**TASK DIRECTIONS:**
Scan the records below for the line containing "stations = [first_y, *(y" and the line containing "for corner in". Copy both, plus every line between, exactly.
★ ★ ★
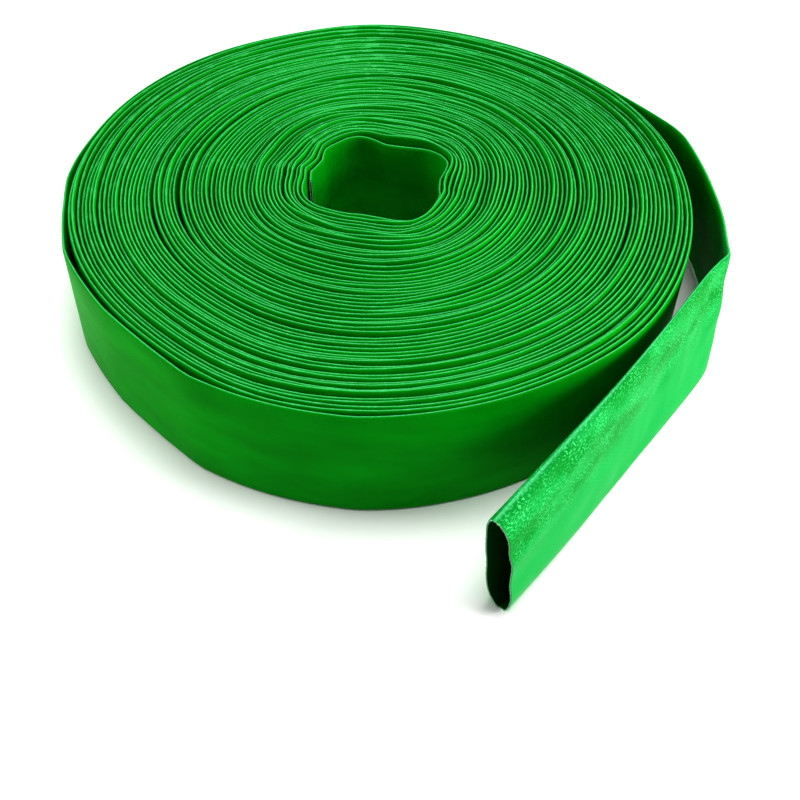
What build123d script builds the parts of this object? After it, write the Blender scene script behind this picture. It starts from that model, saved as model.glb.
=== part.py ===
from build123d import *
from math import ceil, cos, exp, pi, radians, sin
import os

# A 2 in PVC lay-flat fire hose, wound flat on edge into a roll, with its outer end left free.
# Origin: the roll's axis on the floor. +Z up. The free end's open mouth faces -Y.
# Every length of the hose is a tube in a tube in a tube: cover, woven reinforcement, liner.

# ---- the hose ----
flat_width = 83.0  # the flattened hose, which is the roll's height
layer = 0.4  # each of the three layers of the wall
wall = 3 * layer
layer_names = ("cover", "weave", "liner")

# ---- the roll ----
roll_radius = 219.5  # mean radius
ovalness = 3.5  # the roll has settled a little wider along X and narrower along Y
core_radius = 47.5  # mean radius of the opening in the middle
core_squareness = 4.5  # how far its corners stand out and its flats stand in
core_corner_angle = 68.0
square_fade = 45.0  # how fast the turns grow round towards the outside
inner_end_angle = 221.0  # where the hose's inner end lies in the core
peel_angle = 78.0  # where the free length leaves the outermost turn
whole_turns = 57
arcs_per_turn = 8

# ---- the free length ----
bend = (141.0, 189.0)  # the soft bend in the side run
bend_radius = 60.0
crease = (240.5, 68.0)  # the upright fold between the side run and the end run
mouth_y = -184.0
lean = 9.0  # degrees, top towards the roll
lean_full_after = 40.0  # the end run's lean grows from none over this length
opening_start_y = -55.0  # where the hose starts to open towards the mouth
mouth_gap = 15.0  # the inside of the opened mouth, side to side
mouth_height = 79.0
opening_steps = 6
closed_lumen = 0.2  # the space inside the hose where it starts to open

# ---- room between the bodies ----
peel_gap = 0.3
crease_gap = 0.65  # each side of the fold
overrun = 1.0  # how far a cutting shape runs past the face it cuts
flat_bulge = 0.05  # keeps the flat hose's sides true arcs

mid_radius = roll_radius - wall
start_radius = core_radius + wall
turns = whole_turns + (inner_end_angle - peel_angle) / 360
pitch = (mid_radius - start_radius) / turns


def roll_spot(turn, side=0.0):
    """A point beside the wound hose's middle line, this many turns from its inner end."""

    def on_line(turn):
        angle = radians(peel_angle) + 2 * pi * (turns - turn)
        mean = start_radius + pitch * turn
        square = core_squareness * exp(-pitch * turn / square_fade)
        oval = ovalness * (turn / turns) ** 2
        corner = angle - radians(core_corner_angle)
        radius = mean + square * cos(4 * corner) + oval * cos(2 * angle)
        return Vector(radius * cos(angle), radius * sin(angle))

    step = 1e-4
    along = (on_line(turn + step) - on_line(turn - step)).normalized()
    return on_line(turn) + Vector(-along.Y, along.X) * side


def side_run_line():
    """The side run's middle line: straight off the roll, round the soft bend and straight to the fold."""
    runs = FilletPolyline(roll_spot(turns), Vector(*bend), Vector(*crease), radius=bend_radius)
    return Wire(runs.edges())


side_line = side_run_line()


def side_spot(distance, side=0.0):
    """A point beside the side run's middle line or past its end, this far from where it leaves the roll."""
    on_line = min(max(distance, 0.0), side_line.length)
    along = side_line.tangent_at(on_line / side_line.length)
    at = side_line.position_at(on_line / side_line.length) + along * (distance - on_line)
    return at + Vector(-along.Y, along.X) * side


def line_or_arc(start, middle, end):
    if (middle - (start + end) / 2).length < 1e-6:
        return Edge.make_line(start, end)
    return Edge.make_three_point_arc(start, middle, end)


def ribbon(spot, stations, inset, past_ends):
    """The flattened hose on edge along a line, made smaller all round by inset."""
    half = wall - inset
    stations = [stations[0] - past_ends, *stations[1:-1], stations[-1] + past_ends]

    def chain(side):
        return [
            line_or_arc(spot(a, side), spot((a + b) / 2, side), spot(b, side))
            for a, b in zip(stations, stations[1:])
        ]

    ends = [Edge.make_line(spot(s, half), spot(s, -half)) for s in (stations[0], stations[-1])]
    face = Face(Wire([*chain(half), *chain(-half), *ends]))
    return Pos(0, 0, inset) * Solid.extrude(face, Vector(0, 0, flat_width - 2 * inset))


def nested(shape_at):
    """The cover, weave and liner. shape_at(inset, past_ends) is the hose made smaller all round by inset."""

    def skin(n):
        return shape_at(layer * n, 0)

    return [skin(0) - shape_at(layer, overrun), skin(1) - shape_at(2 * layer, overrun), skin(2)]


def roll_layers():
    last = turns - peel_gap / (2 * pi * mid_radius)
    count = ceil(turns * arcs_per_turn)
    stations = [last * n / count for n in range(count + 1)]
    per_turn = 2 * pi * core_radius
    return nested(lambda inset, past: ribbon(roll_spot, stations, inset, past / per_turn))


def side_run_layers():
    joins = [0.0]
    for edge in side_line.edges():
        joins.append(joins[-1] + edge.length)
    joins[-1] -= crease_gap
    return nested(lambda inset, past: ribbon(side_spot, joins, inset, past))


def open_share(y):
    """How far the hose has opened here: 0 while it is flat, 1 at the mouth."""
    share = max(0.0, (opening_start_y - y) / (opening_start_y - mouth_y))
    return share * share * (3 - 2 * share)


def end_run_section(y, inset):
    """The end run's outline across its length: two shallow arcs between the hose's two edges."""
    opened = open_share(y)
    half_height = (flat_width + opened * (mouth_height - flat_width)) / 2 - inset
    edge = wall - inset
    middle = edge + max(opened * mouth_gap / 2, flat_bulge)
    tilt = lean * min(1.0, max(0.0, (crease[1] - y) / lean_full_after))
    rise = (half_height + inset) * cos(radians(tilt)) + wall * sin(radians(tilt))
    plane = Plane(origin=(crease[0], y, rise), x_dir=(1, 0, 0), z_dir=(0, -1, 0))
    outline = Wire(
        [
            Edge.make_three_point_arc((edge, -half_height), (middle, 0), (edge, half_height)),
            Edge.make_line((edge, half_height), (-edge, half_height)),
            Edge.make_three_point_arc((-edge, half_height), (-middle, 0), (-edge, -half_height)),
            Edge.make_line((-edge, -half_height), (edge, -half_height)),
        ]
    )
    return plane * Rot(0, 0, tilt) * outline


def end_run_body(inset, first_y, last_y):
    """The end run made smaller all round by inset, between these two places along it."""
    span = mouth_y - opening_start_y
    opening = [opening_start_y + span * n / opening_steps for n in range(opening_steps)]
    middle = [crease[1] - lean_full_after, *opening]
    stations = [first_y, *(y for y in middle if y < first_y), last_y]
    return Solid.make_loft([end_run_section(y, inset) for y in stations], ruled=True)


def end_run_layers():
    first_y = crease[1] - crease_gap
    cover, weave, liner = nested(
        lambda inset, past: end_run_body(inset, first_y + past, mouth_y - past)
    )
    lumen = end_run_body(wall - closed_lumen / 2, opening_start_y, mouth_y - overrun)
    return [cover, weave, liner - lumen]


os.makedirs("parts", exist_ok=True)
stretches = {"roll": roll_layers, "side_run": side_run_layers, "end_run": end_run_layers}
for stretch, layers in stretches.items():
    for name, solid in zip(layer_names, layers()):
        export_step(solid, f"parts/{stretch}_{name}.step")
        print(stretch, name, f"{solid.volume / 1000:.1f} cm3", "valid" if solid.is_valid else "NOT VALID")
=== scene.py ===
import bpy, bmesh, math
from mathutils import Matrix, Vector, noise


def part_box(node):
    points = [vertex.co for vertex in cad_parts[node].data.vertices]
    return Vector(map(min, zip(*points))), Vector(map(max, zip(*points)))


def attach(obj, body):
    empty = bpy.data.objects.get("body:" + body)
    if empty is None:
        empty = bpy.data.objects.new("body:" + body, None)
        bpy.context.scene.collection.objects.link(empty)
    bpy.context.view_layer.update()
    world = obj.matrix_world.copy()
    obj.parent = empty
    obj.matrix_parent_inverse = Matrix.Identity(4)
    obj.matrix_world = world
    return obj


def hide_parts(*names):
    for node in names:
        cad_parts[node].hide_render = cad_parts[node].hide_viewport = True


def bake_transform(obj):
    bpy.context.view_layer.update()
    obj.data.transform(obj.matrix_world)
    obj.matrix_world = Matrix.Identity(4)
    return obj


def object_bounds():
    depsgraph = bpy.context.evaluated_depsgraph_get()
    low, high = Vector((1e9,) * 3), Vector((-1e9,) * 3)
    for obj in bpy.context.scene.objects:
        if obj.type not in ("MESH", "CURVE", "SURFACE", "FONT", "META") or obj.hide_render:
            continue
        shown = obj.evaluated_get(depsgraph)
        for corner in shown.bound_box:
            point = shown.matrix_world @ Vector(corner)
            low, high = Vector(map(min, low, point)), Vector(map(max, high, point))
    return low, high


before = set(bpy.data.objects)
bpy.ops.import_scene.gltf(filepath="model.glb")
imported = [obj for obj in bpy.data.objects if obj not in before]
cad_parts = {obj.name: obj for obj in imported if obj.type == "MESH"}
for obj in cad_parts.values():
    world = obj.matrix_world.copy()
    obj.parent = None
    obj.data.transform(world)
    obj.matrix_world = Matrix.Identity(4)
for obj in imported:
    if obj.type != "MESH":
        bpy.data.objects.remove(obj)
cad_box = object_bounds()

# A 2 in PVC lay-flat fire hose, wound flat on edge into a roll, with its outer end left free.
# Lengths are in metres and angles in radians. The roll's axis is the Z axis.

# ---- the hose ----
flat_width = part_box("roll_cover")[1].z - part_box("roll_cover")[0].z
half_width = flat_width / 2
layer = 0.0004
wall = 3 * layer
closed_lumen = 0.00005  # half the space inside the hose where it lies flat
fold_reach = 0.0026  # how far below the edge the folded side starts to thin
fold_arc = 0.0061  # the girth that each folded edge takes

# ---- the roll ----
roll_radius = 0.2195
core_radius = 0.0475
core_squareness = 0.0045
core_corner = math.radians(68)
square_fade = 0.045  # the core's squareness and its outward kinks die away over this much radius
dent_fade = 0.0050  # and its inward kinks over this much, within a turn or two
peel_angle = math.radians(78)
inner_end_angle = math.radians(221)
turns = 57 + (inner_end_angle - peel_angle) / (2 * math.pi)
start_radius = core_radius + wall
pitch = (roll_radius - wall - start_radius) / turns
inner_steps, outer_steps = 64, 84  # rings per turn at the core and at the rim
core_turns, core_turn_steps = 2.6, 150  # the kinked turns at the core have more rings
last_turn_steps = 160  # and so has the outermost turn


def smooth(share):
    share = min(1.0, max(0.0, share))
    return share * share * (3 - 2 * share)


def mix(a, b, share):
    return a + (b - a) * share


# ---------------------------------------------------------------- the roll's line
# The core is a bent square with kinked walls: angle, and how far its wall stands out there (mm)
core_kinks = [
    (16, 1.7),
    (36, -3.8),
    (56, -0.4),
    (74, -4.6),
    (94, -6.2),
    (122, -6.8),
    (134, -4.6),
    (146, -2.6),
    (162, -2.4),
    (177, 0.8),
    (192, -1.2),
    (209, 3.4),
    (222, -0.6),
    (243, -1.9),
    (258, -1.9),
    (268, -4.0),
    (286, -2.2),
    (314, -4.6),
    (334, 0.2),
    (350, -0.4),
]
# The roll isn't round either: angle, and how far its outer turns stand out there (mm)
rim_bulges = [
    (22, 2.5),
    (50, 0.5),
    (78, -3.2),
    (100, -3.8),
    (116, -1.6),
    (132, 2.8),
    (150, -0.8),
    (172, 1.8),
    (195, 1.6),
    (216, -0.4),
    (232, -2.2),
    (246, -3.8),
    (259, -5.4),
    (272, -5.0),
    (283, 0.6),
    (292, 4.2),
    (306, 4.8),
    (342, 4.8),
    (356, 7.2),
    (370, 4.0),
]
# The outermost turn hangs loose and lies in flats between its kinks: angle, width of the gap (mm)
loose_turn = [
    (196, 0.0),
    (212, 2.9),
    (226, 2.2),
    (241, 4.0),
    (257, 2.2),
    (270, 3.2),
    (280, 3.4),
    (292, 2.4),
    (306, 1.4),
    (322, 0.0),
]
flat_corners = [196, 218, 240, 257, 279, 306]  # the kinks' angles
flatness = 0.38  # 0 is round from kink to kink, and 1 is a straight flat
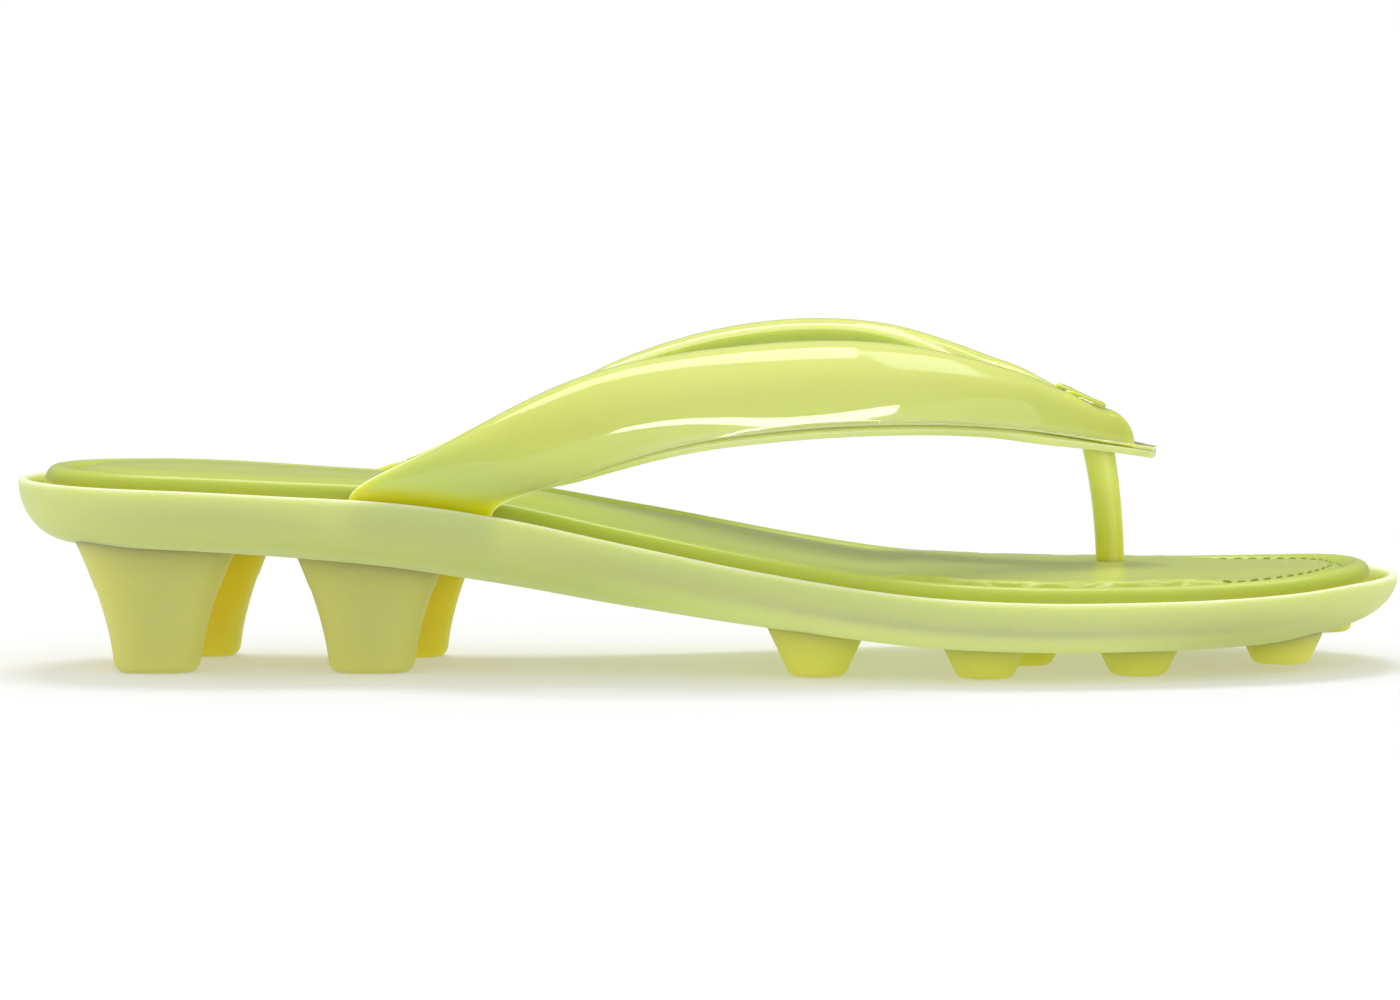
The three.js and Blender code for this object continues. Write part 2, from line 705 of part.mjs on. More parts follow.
★ ★ ★
**COMPLETE RESPONSE:**
    stations = [first_y, *(y for y in middle if y < first_y), last_y]
    return Solid.make_loft([end_run_section(y, inset) for y in stations], ruled=True)


def end_run_layers():
    first_y = crease[1] - crease_gap
    cover, weave, liner = nested(
        lambda inset, past: end_run_body(inset, first_y + past, mouth_y - past)
    )
    lumen = end_run_body(wall - closed_lumen / 2, opening_start_y, mouth_y - overrun)
    return [cover, weave, liner - lumen]


os.makedirs("parts", exist_ok=True)
stretches = {"roll": roll_layers, "side_run": side_run_layers, "end_run": end_run_layers}
for stretch, layers in stretches.items():
    for name, solid in zip(layer_names, layers()):
        export_step(solid, f"parts/{stretch}_{name}.step")
        print(stretch, name, f"{solid.volume / 1000:.1f} cm3", "valid" if solid.is_valid else "NOT VALID")
=== scene.py ===
import bpy, bmesh, math
from mathutils import Matrix, Vector, noise


def part_box(node):
    points = [vertex.co for vertex in cad_parts[node].data.vertices]
    return Vector(map(min, zip(*points))), Vector(map(max, zip(*points)))


def attach(obj, body):
    empty = bpy.data.objects.get("body:" + body)
    if empty is None:
        empty = bpy.data.objects.new("body:" + body, None)
        bpy.context.scene.collection.objects.link(empty)
    bpy.context.view_layer.update()
    world = obj.matrix_world.copy()
    obj.parent = empty
    obj.matrix_parent_inverse = Matrix.Identity(4)
    obj.matrix_world = world
    return obj


def hide_parts(*names):
    for node in names:
        cad_parts[node].hide_render = cad_parts[node].hide_viewport = True


def bake_transform(obj):
    bpy.context.view_layer.update()
    obj.data.transform(obj.matrix_world)
    obj.matrix_world = Matrix.Identity(4)
    return obj


def object_bounds():
    depsgraph = bpy.context.evaluated_depsgraph_get()
    low, high = Vector((1e9,) * 3), Vector((-1e9,) * 3)
    for obj in bpy.context.scene.objects:
        if obj.type not in ("MESH", "CURVE", "SURFACE", "FONT", "META") or obj.hide_render:
            continue
        shown = obj.evaluated_get(depsgraph)
        for corner in shown.bound_box:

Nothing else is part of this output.